A mecânica da moto é supersimples, de fácil manutenção e sua robustez é famosa pelo mundo. Tanto que anualmente a marca promove um passeio para proprietários pelas estradas do desafiador Himalaia, cordilheira que abrange cinco países e nela está o Monte Everest, a montanha mais alta do planeta! Lá, as Royal Enfield superam desafios que muito dono de maxitrail jamais teve coragem de enfrentar, ou seja, é a maior prova de que as motos aguentam qualquer perrengue!
A posição de pilotagem é bem confortável, praticamente com a coluna reta e com as pedaleiras levemente avançadas. O espaçoso assento, com molas para o piloto, e as suspensões — que trabalham muito bem — supreenderam. Sinceramente, esperávamos menos. A garupa é removível, e no teste, ao pilotar acompanhado, o passageiro tem conforto garantido. Uma novidade da Classic é o sistema de freios, que ganhou o sistema antibloqueio (ABS) e disco na roda traseira. O sistema é da Bybre, segunda linha da Brembo, que equipa, por exemplo, as pequenas KTM Duke. O comportamento, aliado aos pneus Avon Roadrider, foi satisfatório, com frenagens seguras e estáveis em diferentes velocidades. No molhado, sentimos que a aderência do pneu poderia ser melhor. Antes, contávamos com o Metzeler Lasertec, pneus que, particularmente, preferimos.

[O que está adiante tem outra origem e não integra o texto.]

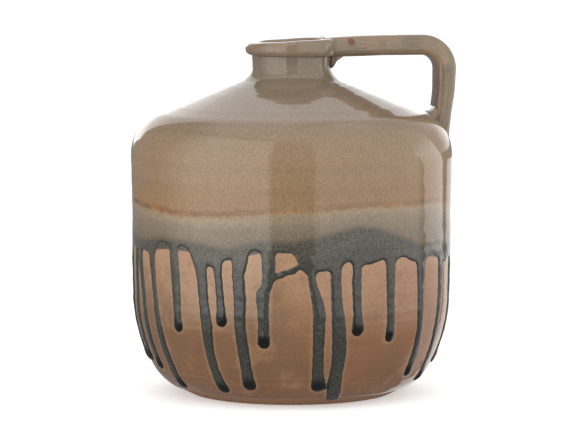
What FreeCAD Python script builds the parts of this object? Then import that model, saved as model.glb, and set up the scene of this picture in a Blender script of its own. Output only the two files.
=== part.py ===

Contudo, a Classic mostrou durante o teste a que veio. Realmente diferenciada e adequada ao uso urbano, sua ciclística e conforto impressionaram, e o motor, apesar da idade do projeto, está com a saúde em dia. Sem dúvidas, ninguém fica indiferente a ela!
CONCLUSÃO
Testar uma Classic sem resetar a cabeça cheia de parâmetros de outras motos seria injusto com esta Royal Enfield, que tem, sim, um público cativo, específico e que vem crescendo. Nela, o passeio é sem pressa, como quando saboreamos um bom vinho. Quem compra uma moto dessa não quer ser o mais rápido, nem fazer curvas a la Valentino Rossi. Quer apenas curtir o melhor do motociclismo, que são as boas amizades, andar na paz e ter sob seu comando uma moto com personalidade, que tem história. Opção de baixo custo para quem busca diferenciação nas ruas, afinal, é uma moto clássica 100% funcional!